**** SUPPLIED DATA
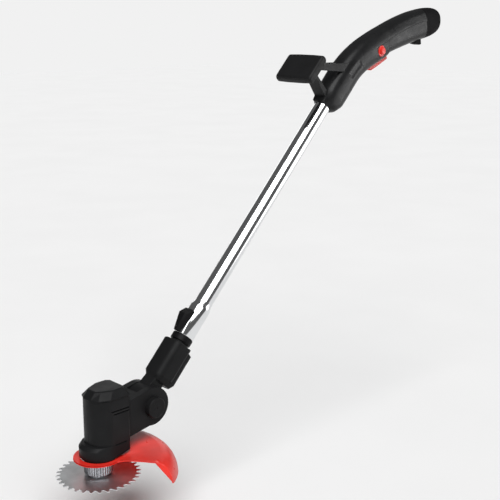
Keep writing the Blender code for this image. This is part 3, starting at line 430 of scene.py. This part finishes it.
def bake(piece, keep_normals=False):
    """Turns the piece's modifiers into mesh."""
    shape = piece.evaluated_get(bpy.context.evaluated_depsgraph_get())
    mesh = bpy.data.meshes.new_from_object(shape)
    old = piece.data
    piece.modifiers.clear()
    piece.data = mesh
    bpy.data.meshes.remove(old)
    if not keep_normals:
        mesh.shade_smooth()
        mesh.set_sharp_from_angle(angle=SMOOTH_ANGLE)


def refine(node, width, angle):
    """A copy of a CAD node with its edges rounded as a moulding's are."""
    mesh_data = bmesh.new()
    mesh_data.from_mesh(nodes[node].data)
    bmesh.ops.remove_doubles(mesh_data, verts=mesh_data.verts, dist=MERGE_DISTANCE)
    bmesh.ops.dissolve_limit(mesh_data, angle_limit=FLAT_ANGLE, verts=mesh_data.verts, edges=mesh_data.edges)
    piece = place(node + "_fine", mesh_data, [node])
    edge = piece.modifiers.new("round", "BEVEL")
    edge.width = width * MM
    edge.segments = BEVEL_SEGMENTS
    edge.limit_method = "ANGLE"
    edge.angle_limit = math.radians(angle)
    edge.use_clamp_overlap = True
    flat = piece.modifiers.new("flat", "WEIGHTED_NORMAL")
    flat.weight = BEVEL_NORMAL_WEIGHT
    flat.keep_sharp = True
    bake(piece, True)


for node, width in EDGE_WIDTHS.items():
    refine(node, width, CAP_EDGE_ANGLE if node == "motor_top_cap" else EDGE_ANGLE)


def shorten(node, joint):
    """A copy of a spring, with a mesh of its own, that moves with its body; it is not pressed shorter."""
    mesh_data = bmesh.new()
    mesh_data.from_mesh(nodes[node].data)
    piece = place(node + "_fine", mesh_data, [node])
    low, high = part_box(node)
    middle = (low + high) / 2
    direction = Vector(joint["axis"])
    if joint["type"] == "slide":
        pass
    else:
        direction = direction.cross(middle - Vector(joint["pos_m"]))
    direction = direction.normalized()
    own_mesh(piece)


for joint in joints.values():
    for entry in joint.get("deforming_nodes", []):
        shorten(entry["node"], joint)


def handle_point(t):
    """Place and slope on the handle's centre line, t millimetres from its mouth."""
    slope = SHAFT_ANGLE
    x = PIVOT.x + HANDLE_START_S * math.cos(slope) + HANDLE_DROP * math.sin(slope)
    z = PIVOT.z + HANDLE_START_S * math.sin(slope) - HANDLE_DROP * math.cos(slope)
    run = min(t, HANDLE_STRAIGHT)
    x += run * math.cos(slope)
    z += run * math.sin(slope)
    left = t - run
    for radius, turn in HANDLE_ARCS:
        used = min(left / radius, turn)
        x += radius * (math.sin(slope) - math.sin(slope - used))
        z += radius * (math.cos(slope - used) - math.cos(slope))
        slope -= used
        left -= used * radius
    return x + left * math.cos(slope), z + left * math.sin(slope), slope


def section_at(sections, t):
    """Half width, height up and height down at t, on a smooth curve through the sections."""
    index = 1
    while index < len(sections) - 1 and sections[index][0] < t:
        index += 1
    low, high = sections[index - 1], sections[index]
    before = sections[max(index - 2, 0)]
    after = sections[min(index + 1, len(sections) - 1)]
    span = high[0] - low[0]
    share = min(max((t - low[0]) / span, 0.0), 1.0)
    sizes = []
    for part in (1, 2, 3):
        rise = high[part] - low[part]
        slope_low = (high[part] - before[part]) / max(high[0] - before[0], 1e-6) * span
        slope_high = (after[part] - low[part]) / max(after[0] - low[0], 1e-6) * span
        if rise == 0.0:
            slope_low = slope_high = 0.0
        limit = 3.0 * abs(rise)
        slope_low = min(max(slope_low, -limit), limit)
        slope_high = min(max(slope_high, -limit), limit)
        square, cube = share * share, share ** 3
        sizes.append(low[part] * (2 * cube - 3 * square + 1) + high[part] * (3 * square - 2 * cube)
                     + slope_low * (cube - 2 * square + share) + slope_high * (cube - square))
    return sizes


def side_relief(t, rise):
    """Depth of the side's moulded detail at a height from -1 to 1: a long scooped panel and a seam."""
    crease = CREASE_HEIGHT + CREASE_LIFT * smooth(t, *CREASE_SPAN)
    panel = smooth(crease - rise, 0.0, CREASE_WIDTH) * smooth(rise, *PANEL_LOWER_EDGE)
    depth = PANEL_DEPTH * panel * smooth(t, *PANEL_START) * (1.0 - smooth(t, *PANEL_END))
    seam = SEAM_DEPTH * (1.0 - smooth(abs(t - SEAM_PLACE - SEAM_LEAN * rise), 0.0, SEAM_WIDTH))
    return max(depth, seam)


def plate_share(t, rise):
    """1 on the small flat plate moulded into the side, 0 off it."""
    share = smooth(t, *PLATE_START) * (1.0 - smooth(t, *PLATE_END))
    return share * smooth(rise, *PLATE_LOWER_EDGE) * (1.0 - smooth(rise, *PLATE_UPPER_EDGE))


def handle_loop(t, sizes, count, wall=0.0, square=HANDLE_SQUARE, lift=0.0, relief=True):
    """One ring of the handle's outline, t millimetres from its mouth."""
    x, z, slope = handle_point(t)
    half_y, up, down = (size - wall for size in sizes)
    loop = []
    for step in range(count):
        angle = 2 * math.pi * (step + 0.5) / count
        side = math.copysign(abs(math.cos(angle)) ** (2 / square), math.cos(angle))
        rise = math.copysign(abs(math.sin(angle)) ** (2 / square), math.sin(angle))
        depth = side_relief(t, rise) * smooth(abs(side), *RELIEF_SIDE) if relief else 0.0
        above = lift + rise * (up if rise > 0 else down)
        out = max(abs(side) * half_y - depth, 0.0)
        if relief:
            flat = half_y * PLATE_REACH
            out += (flat - out) * plate_share(t, rise)
        loop.append((x - above * math.sin(slope), math.copysign(out, side), z + above * math.cos(slope)))
    return loop


def skin(rings):
    """A closed skin over a row of rings."""
    mesh_data = bmesh.new()
    rows = [[mesh_data.verts.new(world(point)) for point in ring] for ring in rings]
    count = len(rows[0])
    for low, high in zip(rows, rows[1:]):
        for index in range(count):
            after = (index + 1) % count
            mesh_data.faces.new((low[index], low[after], high[after], high[index]))
    mesh_data.faces.new(list(reversed(rows[0])))
    mesh_data.faces.new(rows[-1])
    bmesh.ops.recalc_face_normals(mesh_data, faces=mesh_data.faces)
    return mesh_data


def boolean(piece, mesh_data, operation):
    """Cuts the piece by the mesh, or keeps only what lies inside it."""
    mesh = bpy.data.meshes.new("tool")
    mesh_data.to_mesh(mesh)
    mesh_data.free()
    tool = bpy.data.objects.new("tool", mesh)
    bpy.context.scene.collection.objects.link(tool)
    step = piece.modifiers.new("cut", "BOOLEAN")
    step.operation = operation
    step.solver = "EXACT"
    step.object = tool
    bpy.context.view_layer.update()
    bake(piece)
    bpy.data.objects.remove(tool)
    bpy.data.meshes.remove(mesh)


def block(low, high, turn=None):
    """A box in millimetres, in the tool's own frame or in the frame turn."""
    mesh_data = bmesh.new()
    bmesh.ops.create_cube(mesh_data, size=1.0)
    for vert in mesh_data.verts:
        spot = Vector([low[k] + (vert.co[k] + 0.5) * (high[k] - low[k]) for k in range(3)])
        vert.co = world(turn @ spot if turn else spot)
    return mesh_data


def rod(radius, low, high, turn):
    """A rod along Y in the frame turn."""
    rings = []
    for level in (low, high):
        angles = [2 * math.pi * k / ROD_SIDES for k in range(ROD_SIDES)]
        rings.append([turn @ Vector((radius * math.cos(a), level, radius * math.sin(a))) for a in angles])
    return skin(rings)


def along_handle(t, offset):
    """Frame on the handle's path: +X along it, +Z across it."""
    x, z, slope = handle_point(t)
    spot = Vector((x - offset * math.sin(slope), 0.0, z + offset * math.cos(slope)))
    return Matrix.Translation(spot) @ Matrix.Rotation(-slope, 4, "Y")


def build_handle():
    """The two hollow handle shells with their openings, and the tail behind them."""
    stations = [*MOUTH_STATIONS] + [STATION_START + STATION_STEP * k for k in range(STATION_COUNT)]
    stations = [t for t in stations if t < HANDLE_END] + [HANDLE_END]
    rings = []
    for t in stations:
        round_end = 1.0 - smooth(t, 0.0, MOUTH_ROUND_END)
        square = HANDLE_SQUARE - (HANDLE_SQUARE - ROUND_SQUARE) * round_end
        sizes = section_at(HANDLE_SECTIONS, t)
        rings.append(handle_loop(t, sizes, HANDLE_SIDES, 0.0, square, HANDLE_DROP * round_end))
    seat = [TUBE_SEAT_R] * 3
    hollow = [handle_loop(t, seat, HOLLOW_SIDES, 0.0, ROUND_SQUARE, HANDLE_DROP, False)
              for t in (TUBE_SEAT_START, TUBE_SEAT_END)]
    hollow_t = [HOLLOW_RING_START + HOLLOW_RING_STEP * k for k in range(HOLLOW_RING_COUNT)]
    for t in [HOLLOW_START] + hollow_t + [HOLLOW_END]:
        sizes = section_at(HANDLE_SECTIONS, min(t, HANDLE_END))
        wall = HANDLE_WALL + PANEL_DEPTH * 0.5
        hollow.append(handle_loop(t, sizes, HOLLOW_SIDES, wall, HANDLE_SQUARE, 0.0, False))
    for name, sign in (("handle_left_shell", -1), ("handle_right_shell", 1)):
        piece = place(name + "_fine", skin(rings), [name])
        near, far = sorted((sign * HALF_GAP, sign * SHELL_REACH))
        half = block((SHELL_X[0], near, SHELL_Z[0]), (SHELL_X[1], far, SHELL_Z[1]))
        boolean(piece, half, "INTERSECT")
        boolean(piece, skin(hollow), "DIFFERENCE")
        boolean(piece, block(*TRIGGER_CUT, along_handle(*TRIGGER_PLACE)), "DIFFERENCE")
        boolean(piece, block(*CATCH_CUT, along_handle(*CATCH_PLACE)), "DIFFERENCE")
        if sign < 0:
            boolean(piece, rod(*BUTTON_CUT, along_handle(*BUTTON_PLACE)), "DIFFERENCE")
    start, end = TAIL_SECTIONS[0][0], TAIL_SECTIONS[-1][0]
    tail_t = [start + (end - start) * math.sin(math.pi / 2 * k / TAIL_RINGS) for k in range(TAIL_RINGS + 1)]
    tail = [handle_loop(t, section_at(TAIL_SECTIONS, t), HANDLE_SIDES) for t in tail_t]
    piece = place("battery_tail_cap_fine", skin(tail), ["battery_tail_cap"])
    boolean(piece, block(*TAIL_SLOT_CUT, along_handle(*TAIL_SLOT_PLACE)), "DIFFERENCE")


def build_tube():
    """The tube with its flared socket, turned finely so its reflections run straight."""
    turn = Matrix.Translation(PIVOT) @ Matrix.Rotation(math.pi / 2 - SHAFT_ANGLE, 4, "Y")
    inner = [(radius - TUBE_WALL, height) for radius, height in reversed(TUBE_OUTLINE)]
    angles = [2 * math.pi * k / TUBE_SIDES for k in range(TUBE_SIDES)]
    mesh_data = bmesh.new()
    rows = []
    for radius, height in [*TUBE_OUTLINE] + inner:
        ring = [Vector((radius * math.cos(a), radius * math.sin(a), height)) for a in angles]
        rows.append([mesh_data.verts.new(world(turn @ point)) for point in ring])
    for low, high in zip(rows, rows[1:] + rows[:1]):
        for k in range(TUBE_SIDES):
            after = (k + 1) % TUBE_SIDES
            mesh_data.faces.new((low[k], low[after], high[after], high[k]))
    bmesh.ops.recalc_face_normals(mesh_data, faces=mesh_data.faces)
    place("shaft_tube_fine", mesh_data, ["shaft_tube"])


build_handle()
build_tube()


# Floor, light and camera

def stage_floor():
    """A plain floor, low enough for the head to clear it at the end of its tilt."""
    low = cad_box[0][2] - FLOOR_DROP
    reach = FLOOR_REACH
    corners = [(-reach, -reach, low), (reach, -reach, low), (reach, reach, low), (-reach, reach, low)]
    mesh = bpy.data.meshes.new("floor")
    mesh.from_pydata(corners, [], [(0, 1, 2, 3)])
    floor = bpy.data.objects.new("floor", mesh)
    bpy.context.scene.collection.objects.link(floor)
    look = Surface("floor_look", FLOOR_COLOR, 0.0, FLOOR_ROUGHNESS)
    look.shader.inputs["Specular IOR Level"].default_value = 0.0
    scale, detail, shade_low, shade_high = FLOOR_SHADE
    look.tint(look.noise(scale, detail), shade_low, shade_high)
    mesh.materials.append(look.material)


def add_light(name, location, target, size, power):
    """A soft card that shows in reflections only, so that the floor stays even."""
    data = bpy.data.lights.new(name, "AREA")
    data.shape = "RECTANGLE"
    data.size, data.size_y = size
    data.energy = power
    item = bpy.data.objects.new(name, data)
    bpy.context.scene.collection.objects.link(item)
    item.location = location
    item.rotation_euler = (Vector(target) - Vector(location)).to_track_quat("-Z", "Y").to_euler()
    item.visible_camera = False
    item.visible_diffuse = False


def add_sun(direction, strength, spread):
    """The main light, as wide as a large softbox."""
    data = bpy.data.lights.new("sun", "SUN")
    data.energy = strength
    data.angle = math.radians(spread)
    item = bpy.data.objects.new("sun", data)
    bpy.context.scene.collection.objects.link(item)
    item.rotation_euler = Vector(direction).to_track_quat("-Z", "Y").to_euler()


def set_world(seen, around):
    """A pale background, and a dimmer studio around the object."""
    world_data = bpy.data.worlds.new("studio")
    world_data.use_nodes = True
    tree = world_data.node_tree
    backdrop = tree.nodes["Background"]
    backdrop.inputs["Color"].default_value = (*seen, 1.0)
    room = tree.nodes.new("ShaderNodeBackground")
    room.inputs["Color"].default_value = (*around, 1.0)
    mix = tree.nodes.new("ShaderNodeMixShader")
    path = tree.nodes.new("ShaderNodeLightPath")
    tree.links.new(path.outputs["Is Camera Ray"], mix.inputs["Fac"])
    tree.links.new(room.outputs["Background"], mix.inputs[1])
    tree.links.new(backdrop.outputs["Background"], mix.inputs[2])
    tree.links.new(mix.outputs["Shader"], tree.nodes["World Output"].inputs["Surface"])
    bpy.context.scene.world = world_data


def set_camera():
    """The camera at the photograph's angle."""
    data = bpy.data.cameras.new("camera")
    data.lens = CAMERA_LENS
    data.sensor_width = CAMERA_SENSOR
    camera = bpy.data.objects.new("camera", data)
    bpy.context.scene.collection.objects.link(camera)
    level = math.cos(CAMERA_ELEVATION)
    back = Vector((math.sin(CAMERA_AZIMUTH) * level, -math.cos(CAMERA_AZIMUTH) * level,
                   math.sin(CAMERA_ELEVATION)))
    right = Vector((math.cos(CAMERA_AZIMUTH), math.sin(CAMERA_AZIMUTH), 0.0))
    up = back.cross(right)
    turn = Matrix((right, up, back)).transposed() @ Matrix.Rotation(CAMERA_ROLL, 3, "Z")
    camera.matrix_world = Matrix.Translation(world(CAMERA_PLACE)) @ turn.to_4x4()
    bpy.context.scene.camera = camera


bpy.context.scene.view_settings.view_transform = "Standard"
stage_floor()
set_world(BACKDROP_COLOR, ROOM_COLOR)
add_sun(SUN_DIRECTION, SUN_STRENGTH, SUN_SPREAD)
for card in CARDS:
    add_light(*card)
set_camera()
********
• _INSTRUCTIONS FOR THE TASK_
Work out how many lines of the data above hold the word "scene", and write only the count.

• _WRITTEN SOLUTION_
9